Gentoo Archives: gentoo-user

From:	Mark Knecht <markknecht@×××××.com>
To:	gentoo-user@l.g.o
Subject:	Re: [gentoo-user] 1-Terabyte drives - 4K sector sizes? -> bar performance so far
Date:	Sun, 07 Feb 2010 22:08:48
Message-Id:	`5bdc1c8b1002071342v6c81cf13gde7bcef72be5017b@mail.gmail.com`
In Reply to:	Re: [gentoo-user] 1-Terabyte drives - 4K sector sizes? -> bar performance so far by Willie Wong

1	On Sun, Feb 7, 2010 at 11:39 AM, Willie Wong <wwong@××××××××××××××.edu> wrote:
2	> On Sun, Feb 07, 2010 at 08:27:46AM -0800, Mark Knecht wrote:
3	>> <QUOTE>
4	>> 4KB physical sectors: KNOW WHAT YOU'RE DOING!
5	>>
6	>> Pros: Quiet, cool-running, big cache
7	>>
8	>> Cons: The 4KB physical sectors are a problem waiting to happen. If you
9	>> misalign your partitions, disk performance can suffer. I ran
10	>> benchmarks in Linux using a number of filesystems, and I found that
11	>> with most filesystems, read performance and write performance with
12	>> large files didn't suffer with misaligned partitions, but writes of
13	>> many small files (unpacking a Linux kernel archive) could take several
14	>> times as long with misaligned partitions as with aligned partitions.

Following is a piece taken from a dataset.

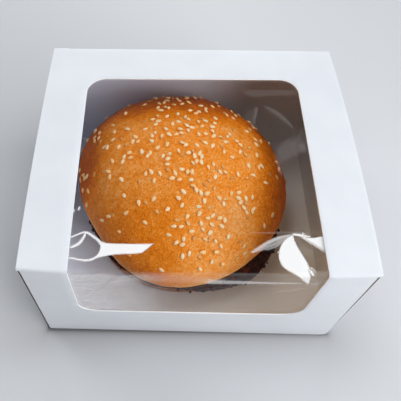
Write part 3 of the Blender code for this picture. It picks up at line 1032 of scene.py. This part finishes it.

15	>> WD's advice about who needs to be concerned is overly simplistic,
16	>> IMHO, and it's flat-out wrong for Linux, although it's probably
17	>> accurate for 90% of buyers (those who run Windows or Mac OS and use
18	>> their standard partitioning tools). If you're not part of that 90%,
19	>> though, and if you don't fully understand this new technology and how
20	>> to handle it, buy a drive with conventional 512-byte sectors!
21	>> </QUOTE>
22	>>
23	>> Now, I don't mind getting a bit dirty learning to use this
24	>> correctly but I'm wondering what that means in a practical sense.
25	>> Reading the mke2fs man page the word 'sector' doesn't come up. It's my
26	>> understanding the Linux 'blocks' are groups of sectors. True? If the
27	>> disk must use 4K sectors then what - the smallest block has to be 4K
28	>> and I'm using 1 sector per block? It seems that ext3 doesn't support
29	>> anything larger than 4K?
30	>
31	> The problem is not when you are making the filesystem with mke2fs, but
32	> when you partitioned the disk using fdisk. I'm sure I am making some
33	> small mistakes in the explanation below, but it goes something like
34	> this:
35	>
36	> a) The harddrive with 4K sectors allows the head to efficiently
37	> read/write 4K sized blocks at a time.
38	> b) However, to be compatible in hardware, the harddrive allows 512B
39	> sized blocks to be addressed. In reality, this means that you can
40	> individually address the 8 512B-sized chunks of the 4K sized blocks,
41	> but each will count as a separate operation. To illustrate: say the
42	> hardware has some sector X of size 4K. It has 8 addressable slots
43	> inside X1 ... X8 each of size 512B. If your OS clusters read/writes on
44	> the 512B level, it will send 8 commands to read the info in those 8
45	> blocks separately. If your OS clusters in 4K, it will send one
46	> command. So in the stupid analysis I give here, it will take 8 times
47	> as long for the 512B addressing to read the same data, since it will
48	> take 8 passes, and each time inefficiently reading only 1/8 of the
49	> data required. Now in reality, drives are smarter than that: if all 8
50	> of those are sent in sequence, sometimes the drives will cluster them
51	> together in one read.
52	> c) A problem occurs, however, when your OS deals with 4K clusters but
53	> when you make the partition, the partition is offset! Imagine the
54	> physical read sectors of your disk looking like
55	>
56	> AAAAAAAABBBBBBBBCCCCCCCCDDDDDDDD
57	>
58	> but when you make your partitions, somehow you partitioned it
59	>
60	> ....YYYYYYYYZZZZZZZZWWWWWWWW....
61	>
62	> This is possible because the drive allows addressing by 512K chunks.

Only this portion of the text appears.